Quote only the lines from the line containing "Continue the OpenSCAD" to the line containing "floor, the lamps", with both of those lines included, please, exactly as written.

[Records]
══════════

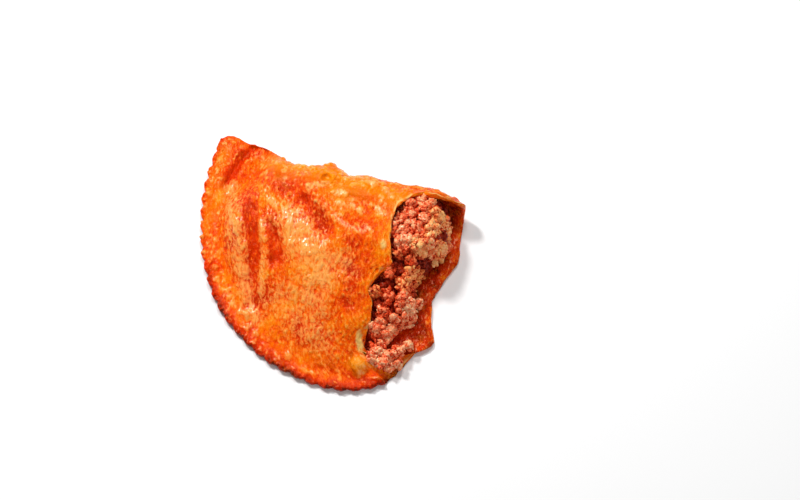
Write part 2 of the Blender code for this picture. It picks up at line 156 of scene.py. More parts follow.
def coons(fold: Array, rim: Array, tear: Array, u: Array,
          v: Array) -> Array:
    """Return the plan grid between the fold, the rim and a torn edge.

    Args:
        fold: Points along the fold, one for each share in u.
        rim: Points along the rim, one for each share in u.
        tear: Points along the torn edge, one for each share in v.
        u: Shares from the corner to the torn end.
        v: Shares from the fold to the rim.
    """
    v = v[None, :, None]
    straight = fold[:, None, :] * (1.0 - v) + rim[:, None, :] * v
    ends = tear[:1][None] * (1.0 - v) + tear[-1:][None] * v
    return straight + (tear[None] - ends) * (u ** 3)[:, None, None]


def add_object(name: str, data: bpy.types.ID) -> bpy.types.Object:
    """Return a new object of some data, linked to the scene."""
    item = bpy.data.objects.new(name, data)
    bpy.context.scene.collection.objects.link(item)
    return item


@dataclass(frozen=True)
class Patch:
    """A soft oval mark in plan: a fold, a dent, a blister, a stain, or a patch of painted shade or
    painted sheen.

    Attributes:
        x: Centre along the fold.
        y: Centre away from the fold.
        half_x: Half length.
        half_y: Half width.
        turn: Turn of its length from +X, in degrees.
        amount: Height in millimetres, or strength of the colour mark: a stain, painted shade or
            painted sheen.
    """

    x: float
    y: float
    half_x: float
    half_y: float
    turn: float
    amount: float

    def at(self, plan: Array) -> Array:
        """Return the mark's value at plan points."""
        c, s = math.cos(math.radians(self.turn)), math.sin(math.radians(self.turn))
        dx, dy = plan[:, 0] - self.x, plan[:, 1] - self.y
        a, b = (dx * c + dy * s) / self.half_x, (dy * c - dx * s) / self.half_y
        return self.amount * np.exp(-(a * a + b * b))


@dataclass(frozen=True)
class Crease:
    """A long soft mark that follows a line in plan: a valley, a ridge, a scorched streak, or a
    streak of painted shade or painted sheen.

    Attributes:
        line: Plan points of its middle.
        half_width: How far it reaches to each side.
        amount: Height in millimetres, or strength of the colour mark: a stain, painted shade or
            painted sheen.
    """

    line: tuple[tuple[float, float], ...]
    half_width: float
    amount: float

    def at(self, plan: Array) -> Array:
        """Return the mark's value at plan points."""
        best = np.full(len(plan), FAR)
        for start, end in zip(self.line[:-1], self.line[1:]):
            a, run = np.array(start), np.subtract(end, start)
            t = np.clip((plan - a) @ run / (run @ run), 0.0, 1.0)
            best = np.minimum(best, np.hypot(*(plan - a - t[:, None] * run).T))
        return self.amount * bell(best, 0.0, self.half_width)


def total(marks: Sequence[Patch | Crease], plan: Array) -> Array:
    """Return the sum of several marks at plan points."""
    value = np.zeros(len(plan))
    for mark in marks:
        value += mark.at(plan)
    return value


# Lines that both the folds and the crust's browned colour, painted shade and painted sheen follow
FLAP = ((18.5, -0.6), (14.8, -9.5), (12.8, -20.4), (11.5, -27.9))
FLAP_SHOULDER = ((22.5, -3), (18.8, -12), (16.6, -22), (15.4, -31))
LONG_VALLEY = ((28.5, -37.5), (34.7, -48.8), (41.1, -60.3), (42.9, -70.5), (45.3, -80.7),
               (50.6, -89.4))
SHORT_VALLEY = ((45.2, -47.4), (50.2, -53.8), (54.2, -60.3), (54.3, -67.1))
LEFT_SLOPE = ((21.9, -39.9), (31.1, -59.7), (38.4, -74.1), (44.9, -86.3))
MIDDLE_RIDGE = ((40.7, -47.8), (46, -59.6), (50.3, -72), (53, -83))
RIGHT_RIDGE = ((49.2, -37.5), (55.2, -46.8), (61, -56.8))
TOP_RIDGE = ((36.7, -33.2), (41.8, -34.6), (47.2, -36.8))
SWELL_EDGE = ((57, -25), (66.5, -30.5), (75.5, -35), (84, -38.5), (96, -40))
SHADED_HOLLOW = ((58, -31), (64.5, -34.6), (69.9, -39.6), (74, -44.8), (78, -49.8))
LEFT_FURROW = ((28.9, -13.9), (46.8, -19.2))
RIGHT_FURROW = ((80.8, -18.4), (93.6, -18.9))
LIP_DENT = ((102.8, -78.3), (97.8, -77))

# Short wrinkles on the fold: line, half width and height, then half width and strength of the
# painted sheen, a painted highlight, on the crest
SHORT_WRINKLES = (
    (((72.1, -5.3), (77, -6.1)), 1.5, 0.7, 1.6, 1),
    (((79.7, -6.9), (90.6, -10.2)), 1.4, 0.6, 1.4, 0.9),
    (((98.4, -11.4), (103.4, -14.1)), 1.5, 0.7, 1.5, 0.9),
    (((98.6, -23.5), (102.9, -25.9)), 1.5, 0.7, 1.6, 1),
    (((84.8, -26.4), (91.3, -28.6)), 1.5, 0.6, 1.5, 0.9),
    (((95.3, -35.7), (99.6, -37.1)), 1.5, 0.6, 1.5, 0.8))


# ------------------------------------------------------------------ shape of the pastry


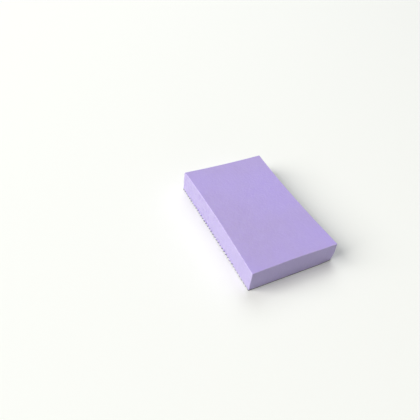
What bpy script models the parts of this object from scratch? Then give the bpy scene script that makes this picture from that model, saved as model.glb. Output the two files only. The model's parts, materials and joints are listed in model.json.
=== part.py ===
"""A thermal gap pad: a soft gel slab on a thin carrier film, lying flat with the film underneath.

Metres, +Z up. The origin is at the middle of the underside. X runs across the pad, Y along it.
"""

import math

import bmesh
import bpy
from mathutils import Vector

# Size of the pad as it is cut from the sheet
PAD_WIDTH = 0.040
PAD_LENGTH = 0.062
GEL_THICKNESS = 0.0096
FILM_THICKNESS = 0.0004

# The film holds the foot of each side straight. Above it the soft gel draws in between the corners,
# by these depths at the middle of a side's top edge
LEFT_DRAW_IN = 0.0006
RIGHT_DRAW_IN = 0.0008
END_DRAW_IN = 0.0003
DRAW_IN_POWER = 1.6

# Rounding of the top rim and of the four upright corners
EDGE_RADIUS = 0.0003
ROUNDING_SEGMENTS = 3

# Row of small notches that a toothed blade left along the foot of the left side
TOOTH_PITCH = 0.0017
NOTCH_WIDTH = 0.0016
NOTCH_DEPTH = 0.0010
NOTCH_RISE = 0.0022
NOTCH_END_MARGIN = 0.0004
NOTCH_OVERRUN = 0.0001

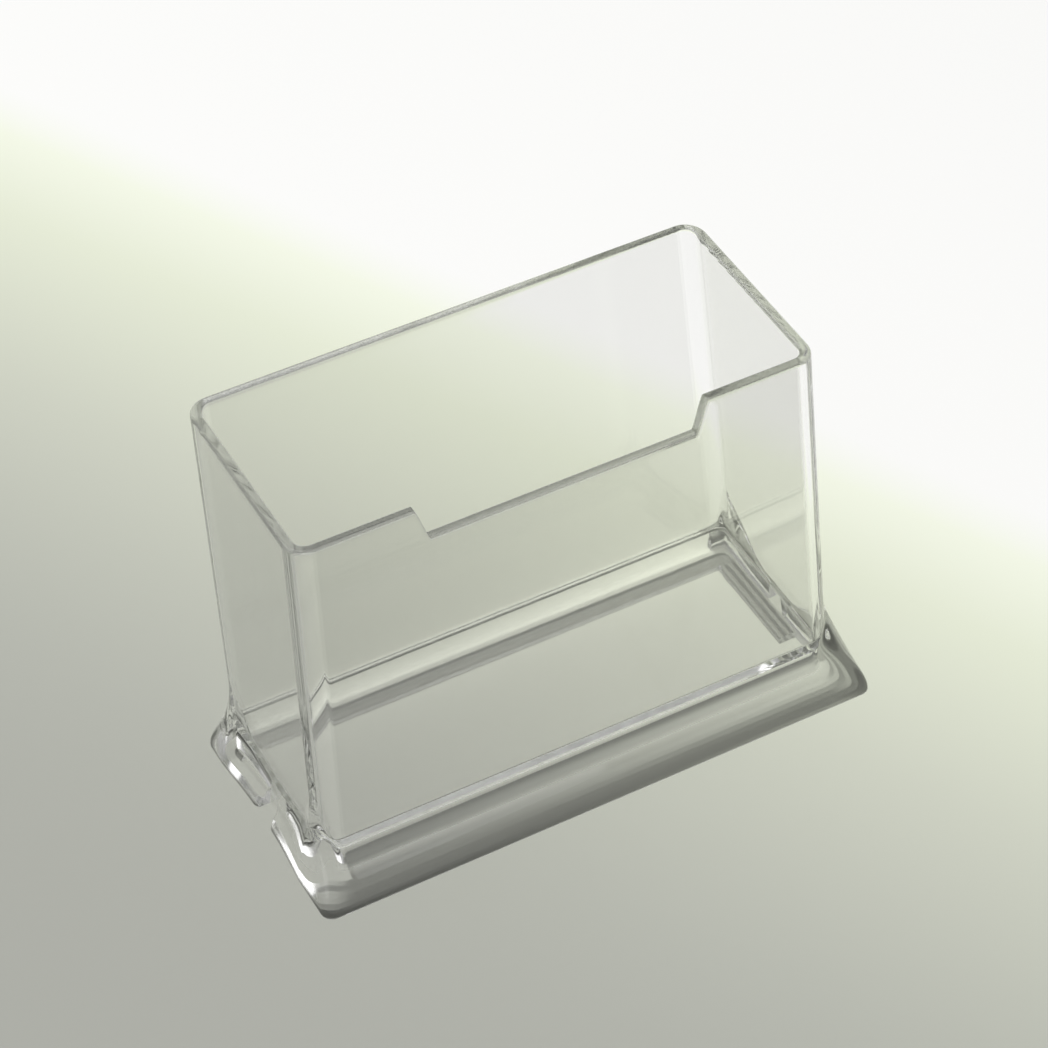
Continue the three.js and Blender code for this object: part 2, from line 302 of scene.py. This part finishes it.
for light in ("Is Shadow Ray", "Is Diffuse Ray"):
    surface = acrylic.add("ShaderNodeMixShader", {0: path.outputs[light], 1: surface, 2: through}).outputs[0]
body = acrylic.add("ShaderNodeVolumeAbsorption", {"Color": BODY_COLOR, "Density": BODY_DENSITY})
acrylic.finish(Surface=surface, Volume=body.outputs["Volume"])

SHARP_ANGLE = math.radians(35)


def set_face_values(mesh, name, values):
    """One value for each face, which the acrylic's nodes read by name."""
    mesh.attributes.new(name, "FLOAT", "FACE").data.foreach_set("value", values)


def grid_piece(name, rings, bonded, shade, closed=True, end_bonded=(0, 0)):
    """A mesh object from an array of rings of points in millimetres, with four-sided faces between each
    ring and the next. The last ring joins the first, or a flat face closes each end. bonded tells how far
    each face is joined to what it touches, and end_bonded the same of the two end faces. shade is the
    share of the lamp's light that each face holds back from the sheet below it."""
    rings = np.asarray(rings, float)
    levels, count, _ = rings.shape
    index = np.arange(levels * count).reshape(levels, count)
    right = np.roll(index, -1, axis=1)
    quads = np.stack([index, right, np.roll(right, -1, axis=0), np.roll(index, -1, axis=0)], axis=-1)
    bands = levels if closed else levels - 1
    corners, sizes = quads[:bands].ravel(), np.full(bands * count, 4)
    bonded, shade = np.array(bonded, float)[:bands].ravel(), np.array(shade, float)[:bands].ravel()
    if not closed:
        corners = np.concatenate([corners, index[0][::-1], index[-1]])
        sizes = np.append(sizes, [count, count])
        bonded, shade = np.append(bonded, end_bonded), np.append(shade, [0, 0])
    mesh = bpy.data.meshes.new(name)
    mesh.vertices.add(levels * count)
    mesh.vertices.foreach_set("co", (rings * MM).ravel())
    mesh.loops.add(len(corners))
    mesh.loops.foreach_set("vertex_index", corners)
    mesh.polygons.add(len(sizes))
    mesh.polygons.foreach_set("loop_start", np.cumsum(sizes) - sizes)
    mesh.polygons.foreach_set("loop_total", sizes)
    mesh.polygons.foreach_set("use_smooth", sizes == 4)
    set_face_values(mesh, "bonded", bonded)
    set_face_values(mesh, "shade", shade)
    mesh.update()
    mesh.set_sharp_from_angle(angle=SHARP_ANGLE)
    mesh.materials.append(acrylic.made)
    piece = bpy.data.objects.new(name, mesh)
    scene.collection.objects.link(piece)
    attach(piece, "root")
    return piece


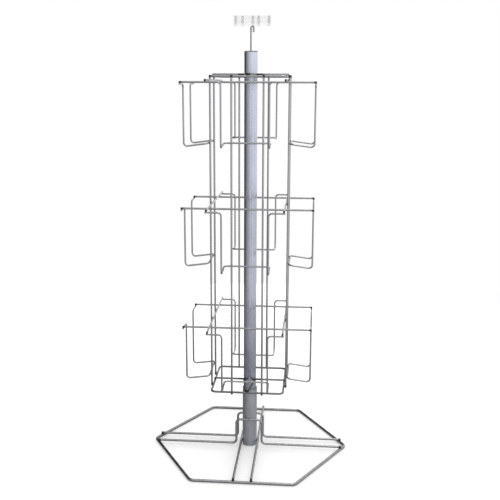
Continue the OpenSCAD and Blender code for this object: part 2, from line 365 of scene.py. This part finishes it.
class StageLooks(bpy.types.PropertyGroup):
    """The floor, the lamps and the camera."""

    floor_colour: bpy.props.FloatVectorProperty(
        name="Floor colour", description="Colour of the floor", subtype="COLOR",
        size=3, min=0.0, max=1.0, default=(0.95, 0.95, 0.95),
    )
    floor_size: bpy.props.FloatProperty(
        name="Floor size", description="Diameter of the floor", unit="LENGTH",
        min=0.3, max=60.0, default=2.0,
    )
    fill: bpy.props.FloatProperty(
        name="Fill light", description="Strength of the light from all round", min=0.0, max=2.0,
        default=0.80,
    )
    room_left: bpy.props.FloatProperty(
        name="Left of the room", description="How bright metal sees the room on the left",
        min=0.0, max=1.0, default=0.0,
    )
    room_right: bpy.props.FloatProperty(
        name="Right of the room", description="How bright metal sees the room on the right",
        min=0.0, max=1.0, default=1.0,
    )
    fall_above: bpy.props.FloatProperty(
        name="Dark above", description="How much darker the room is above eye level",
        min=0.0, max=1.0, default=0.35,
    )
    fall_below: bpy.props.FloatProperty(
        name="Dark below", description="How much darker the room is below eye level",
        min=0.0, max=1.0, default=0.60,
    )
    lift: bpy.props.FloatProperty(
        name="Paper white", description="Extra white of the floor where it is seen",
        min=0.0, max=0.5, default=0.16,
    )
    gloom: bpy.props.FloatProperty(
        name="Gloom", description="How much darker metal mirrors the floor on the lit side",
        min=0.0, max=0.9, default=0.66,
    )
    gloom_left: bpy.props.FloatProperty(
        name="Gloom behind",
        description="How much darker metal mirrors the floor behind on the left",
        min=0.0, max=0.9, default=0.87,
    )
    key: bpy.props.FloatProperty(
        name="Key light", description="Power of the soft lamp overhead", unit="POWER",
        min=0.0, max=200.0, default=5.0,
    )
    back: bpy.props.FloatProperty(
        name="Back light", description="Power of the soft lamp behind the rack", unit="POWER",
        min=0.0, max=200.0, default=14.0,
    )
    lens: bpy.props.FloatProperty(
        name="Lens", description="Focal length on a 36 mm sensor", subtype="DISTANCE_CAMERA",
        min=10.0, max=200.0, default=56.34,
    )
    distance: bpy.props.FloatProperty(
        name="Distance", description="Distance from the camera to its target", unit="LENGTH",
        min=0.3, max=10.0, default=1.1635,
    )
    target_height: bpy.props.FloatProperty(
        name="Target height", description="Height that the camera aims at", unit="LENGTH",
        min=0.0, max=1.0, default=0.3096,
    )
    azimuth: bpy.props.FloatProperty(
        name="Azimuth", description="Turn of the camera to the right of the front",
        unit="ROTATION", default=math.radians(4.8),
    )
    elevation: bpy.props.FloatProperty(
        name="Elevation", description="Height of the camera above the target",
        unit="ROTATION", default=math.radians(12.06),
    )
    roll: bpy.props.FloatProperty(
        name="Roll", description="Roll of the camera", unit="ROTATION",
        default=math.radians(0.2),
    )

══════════

* _The answer_
Continue the OpenSCAD and Blender code for this object: part 2, from line 365 of scene.py. This part finishes it.
class StageLooks(bpy.types.PropertyGroup):
    """The floor, the lamps and the camera."""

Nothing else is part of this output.